Let's look at another example specific to series and sequences.

Prove by mathematical induction that$\sum _{r=1}^{n}\frac{1}{r(r+1)}=\frac{n}{n+1}$for all$n\ge 1$.

SOLUTION:

** Step 1**: Firstly we need to test the case when$n=1$.

$\sum _{1}^{1}\frac{1}{r(r+1)}=\frac{1}{1(1+1)}=\frac{1}{2}=\frac{n}{n+1}$

** Step 2**: We assume that the case of$n=k$is correct.

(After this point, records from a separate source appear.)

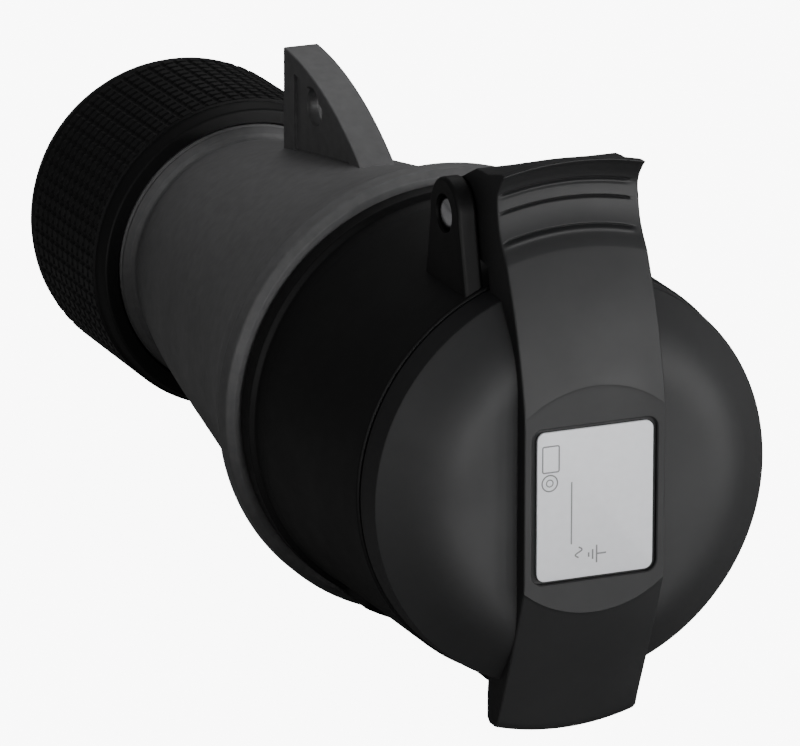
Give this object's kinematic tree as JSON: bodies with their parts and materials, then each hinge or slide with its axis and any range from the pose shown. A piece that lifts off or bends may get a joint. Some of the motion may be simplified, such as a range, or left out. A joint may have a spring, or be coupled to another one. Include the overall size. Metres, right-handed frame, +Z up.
{
  "type": "industrial cable coupler",
  "caption": "Heavy-duty pin-and-sleeve cable coupler with sprung hinged lid, round shroud, tapered handle with hanging lug and screw-down cable gland.",
  "frame": {"origin": "middle of the bounding box, at its lowest level", "axes": "+Y along the coupler's own axis from the lid to the cable gland, +Z up through the hinge and the hanging lug, +X to the right seen from the lid"},
  "size_m": [0.0838, 0.208, 0.1043],
  "materials": {
    "grey_plastic": "grey moulded polyamide, fine matt skin",
    "black_plastic": "black moulded polyamide, satin",
    "charcoal_plastic": "charcoal moulded polyamide, satin",
    "nut_plastic": "black moulded polyamide, knurled",
    "insert_plastic": "dark grey contact carrier, matt",
    "seal_rubber": "black sealing rubber",
    "label_plate": "pale grey plate with plain grey marks",
    "brass": "turned brass",
    "steel": "zinc plated steel",
    "nylon": "natural nylon"
  },
  "bodies": {
    "housing": {"rear_housing": "grey_plastic", "front_housing": "black_plastic", "contact_insert": "insert_plastic", "insert_back_plate": "insert_plastic", "contact_earth": "brass", "contact_l1": "brass", "contact_l2": "brass", "contact_l3": "brass", "contact_n": "brass", "terminal_screw_1": "steel", "terminal_screw_2": "steel", "terminal_screw_3": "steel", "terminal_screw_4": "steel", "terminal_screw_5": "steel", "insert_screw_left": "steel", "insert_screw_right": "steel", "body_seal": "seal_rubber", "hinge_pin": "steel", "lid_spring": "steel", "cable_seal": "seal_rubber", "clamp_cage": "nylon"},
    "lid": {"lid": "charcoal_plastic", "lid_label": "label_plate", "lid_gasket": "seal_rubber"},
    "washer": {"thrust_washer": "nylon"},
    "nut": {"gland_nut": "nut_plastic"}
  },
  "joints": [
    {"name": "lid_hinge", "type": "hinge", "parent": "housing", "child": "lid", "pos_m": [0, -0.0776, 0.0923], "axis": [-1, 0, 0], "range_deg": [0, 112], "stiffness_Nm_per_rad": 0.03, "springref_deg": -97.4, "deforming": ["lid_spring"]},
    {"name": "washer_slide", "type": "slide", "parent": "housing", "child": "washer", "axis": [0, 1, 0], "range_m": [0, 0.0091]},
    {"name": "nut_turn", "type": "hinge", "parent": "washer", "child": "nut", "pos_m": [0, 0.0805, 0.046], "axis": [0, 1, 0], "range_deg": [0, 1080]}
  ],
  "couplings": [
    {"joint": "washer_slide", "follows": "nut_turn", "m_per_rad": 0.00047746}
  ]
}
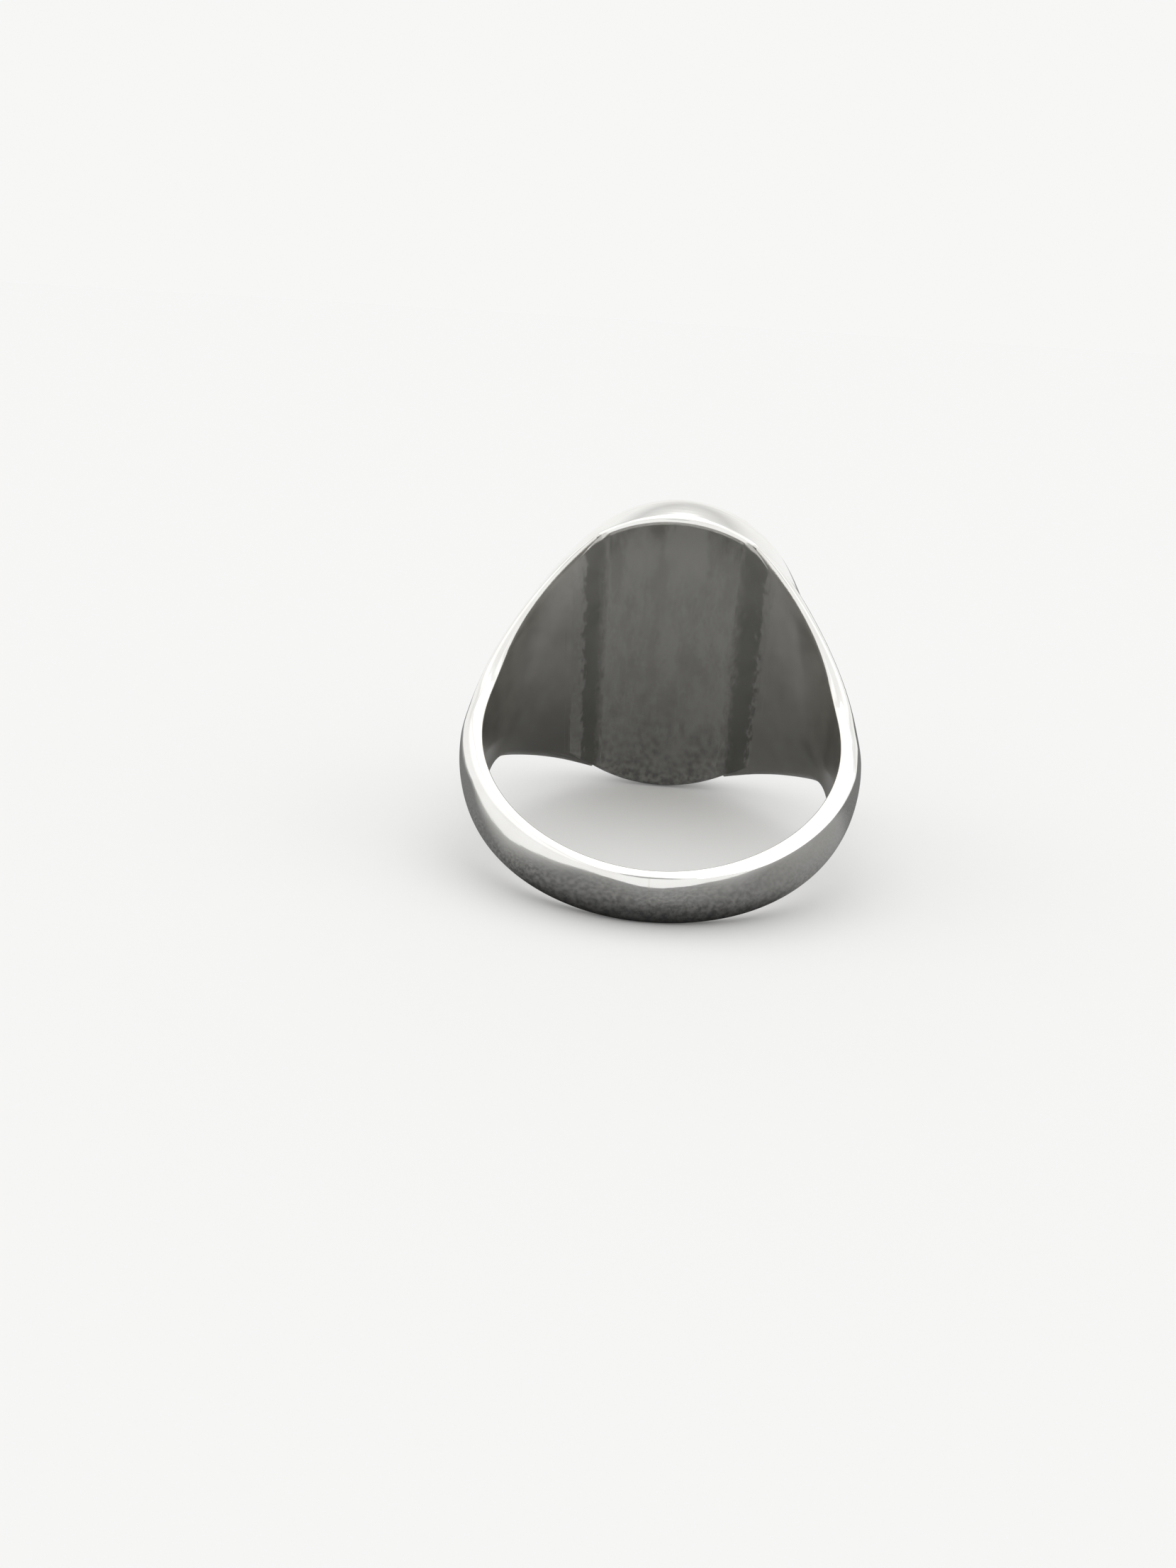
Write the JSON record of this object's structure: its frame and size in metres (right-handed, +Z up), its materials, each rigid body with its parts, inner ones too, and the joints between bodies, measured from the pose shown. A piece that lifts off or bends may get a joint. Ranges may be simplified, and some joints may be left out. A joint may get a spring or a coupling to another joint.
{
  "type": "signet ring",
  "caption": "Heavy oval signet ring with a plain bevelled face, straight shoulders and a tapering D-section band, soldered from a face plate, head plate and two shank halves.",
  "frame": {"origin": "on the ground plane, under the middle of the ring's bounding box; the ring lies tipped over, as it rests by itself, on the lower edge of the head and the back of the shank", "axes": "+X across the hand, to the wearer's right when the head is away from the viewer; +Y horizontal, from the back of the shank towards the head; +Z up. The finger's axis leans 24.2 degrees from +Z towards -Y."},
  "size_m": [0.0218, 0.024, 0.0191],
  "materials": {
    "polished_silver": "hand-polished sterling silver with faint hairline wear",
    "satin_silver": "satin sterling silver, polished on its outer edge",
    "silver_solder": "silver solder, polished flush, slightly warmer than the silver"
  },
  "bodies": {
    "root": {"signet_table": "polished_silver", "head_plate": "satin_silver", "left_shank_half": "polished_silver", "right_shank_half": "polished_silver", "table_solder": "silver_solder", "left_shoulder_solder": "silver_solder", "right_shoulder_solder": "silver_solder", "back_seam_solder": "silver_solder"}
  },
  "joints": []
}
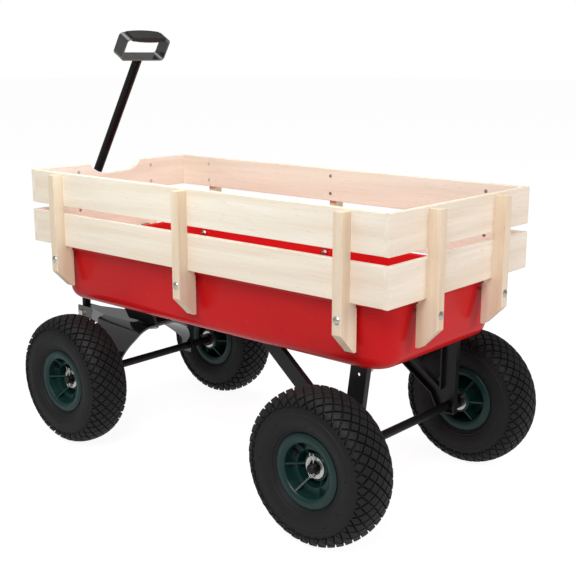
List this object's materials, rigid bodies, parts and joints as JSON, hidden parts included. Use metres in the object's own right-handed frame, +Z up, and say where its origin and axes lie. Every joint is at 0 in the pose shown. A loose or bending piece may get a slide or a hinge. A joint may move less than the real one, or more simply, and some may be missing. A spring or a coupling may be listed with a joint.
{
  "type": "kids pull wagon",
  "caption": "Kids pull wagon: steel tub with slatted wooden sides, pneumatic wheels on steel axles, steered front bracket and a tilting loop-grip pull handle.",
  "frame": {"origin": "on the ground, under the middle of the overall length and width", "axes": "+X forward towards the handle, +Y to the wagon's left, +Z up"},
  "size_m": [1.0536, 0.5504, 0.8278],
  "materials": {
    "red_paint": "gloss",
    "board_wood": "bare, sanded",
    "stake_wood": "bare, sanded",
    "black_steel": "satin powder coat",
    "zinc": "zinc plated",
    "tyre_rubber": "matte",
    "tube_rubber": "matte",
    "rim_plastic": "satin",
    "bearing_steel": "ground",
    "grip_plastic": "matte",
    "nylon": "matte"
  },
  "bodies": {
    "wagon_body": {"board_left_lower": "board_wood", "board_left_upper": "board_wood", "board_right_lower": "board_wood", "board_right_upper": "board_wood", "board_front_lower": "board_wood", "board_front_upper": "board_wood", "board_rear_lower": "board_wood", "board_rear_upper": "board_wood", "stake_left_front": "stake_wood", "stake_left_middle": "stake_wood", "stake_left_rear": "stake_wood", "stake_right_front": "stake_wood", "stake_right_middle": "stake_wood", "stake_right_rear": "stake_wood", "stake_front_left": "stake_wood", "stake_front_right": "stake_wood", "stake_rear_left": "stake_wood", "stake_rear_right": "stake_wood", "tub": "red_paint", "stake_bolts": "zinc", "stake_nuts": "zinc", "board_screws": "zinc", "rear_bracket_left": "black_steel", "rear_bracket_right": "black_steel", "rear_axle": "black_steel", "rear_washers": "zinc", "rear_clips": "zinc", "front_bolster": "black_steel", "bearing_disc": "nylon", "kingpin_bolt": "zinc", "kingpin_nut": "zinc", "floor_studs": "zinc", "floor_nuts": "zinc"},
    "steering": {"steering_bracket": "black_steel", "front_axle": "black_steel", "front_washers": "zinc", "front_clips": "zinc", "handle_pivot_bolt": "zinc", "handle_pivot_nut": "zinc"},
    "handle": {"handle_tube": "black_steel", "handle_loop": "black_steel", "handle_grip": "grip_plastic"},
    "wheel_front_left": {"tyre_front_left": "tyre_rubber", "inner_tube_front_left": "tube_rubber", "rim_front_left": "rim_plastic", "bearings_front_left": "bearing_steel"},
    "wheel_front_right": {"tyre_front_right": "tyre_rubber", "inner_tube_front_right": "tube_rubber", "rim_front_right": "rim_plastic", "bearings_front_right": "bearing_steel"},
    "wheel_rear_left": {"tyre_rear_left": "tyre_rubber", "inner_tube_rear_left": "tube_rubber", "rim_rear_left": "rim_plastic", "bearings_rear_left": "bearing_steel"},
    "wheel_rear_right": {"tyre_rear_right": "tyre_rubber", "inner_tube_rear_right": "tube_rubber", "rim_rear_right": "rim_plastic", "bearings_rear_right": "bearing_steel"}
  },
  "joints": [
    {"name": "steer", "type": "hinge", "parent": "wagon_body", "child": "steering", "pos_m": [0.27975, 0, 0.209], "axis": [0, 0, 1], "range_deg": [-27, 27]},
    {"name": "handle_tilt", "type": "hinge", "parent": "steering", "child": "handle", "pos_m": [0.51175, 0, 0.192], "axis": [0, 1, 0], "range_deg": [0, 120]},
    {"name": "spin_front_left", "type": "hinge", "parent": "steering", "child": "wheel_front_left", "pos_m": [0.27975, 0.213, 0.132], "axis": [0, 1, 0], "continuous": true},
    {"name": "spin_front_right", "type": "hinge", "parent": "steering", "child": "wheel_front_right", "pos_m": [0.27975, -0.213, 0.132], "axis": [0, 1, 0], "continuous": true},
    {"name": "spin_rear_left", "type": "hinge", "parent": "wagon_body", "child": "wheel_rear_left", "pos_m": [-0.38625, 0.232, 0.132], "axis": [0, 1, 0], "continuous": true},
    {"name": "spin_rear_right", "type": "hinge", "parent": "wagon_body", "child": "wheel_rear_right", "pos_m": [-0.38625, -0.232, 0.132], "axis": [0, 1, 0], "continuous": true}
  ]
}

$\sum _{r=1}^{k}\frac{1}{r(r+1)}=\frac{k}{k+1}$

** Step 3**: Now using the fact we need to test for$n=k+1$:

$\sum _{r=1}^{k+1}\frac{1}{r(r+1)}=\sum _{r=1}^{k}\frac{1}{r(r+1)}+\frac{1}{(k+1)(k+2)}\phantom{\rule{0ex}{0ex}}\sum _{r=1}^{k}\frac{1}{r(r+1)}+\frac{1}{(k+1)(k+2)}=\frac{1}{(k+1)(k+2)}+\frac{k}{k+1}$

If we simplify this out we get:

$\frac{k}{k+1}+\frac{1}{(k+1)(k+2)}=\frac{k(k+2)}{(k+1)(k+2)}+\frac{1}{(k+1)(k+2)}\phantom{\rule{0ex}{0ex}}\frac{k(k+2)}{(k+1)(k+2)}+\frac{1}{(k+1)(k+2)}=\frac{{k}^{2}+2k+1}{(k+1)(k+2)}\phantom{\rule{0ex}{0ex}}\frac{{k}^{2}+2k+1}{(k+1)(k+2)}=\frac{(k+1)(k+1)}{(k+1)(k+2)}$

If we cancel out the term$(k+1)$from the numerator and denominator we get:

$\frac{(k+1)}{(k+2)}$, if we go back to the fact that$n=k+1$, $\frac{k+1}{k+2}=\frac{n}{n+1}$

__ Step 4__: Therefore it has been proven for when$n=1$, and for some$n=k$it has been proven for$n=k+1$. Therefore it is true for all$n\ge 1$.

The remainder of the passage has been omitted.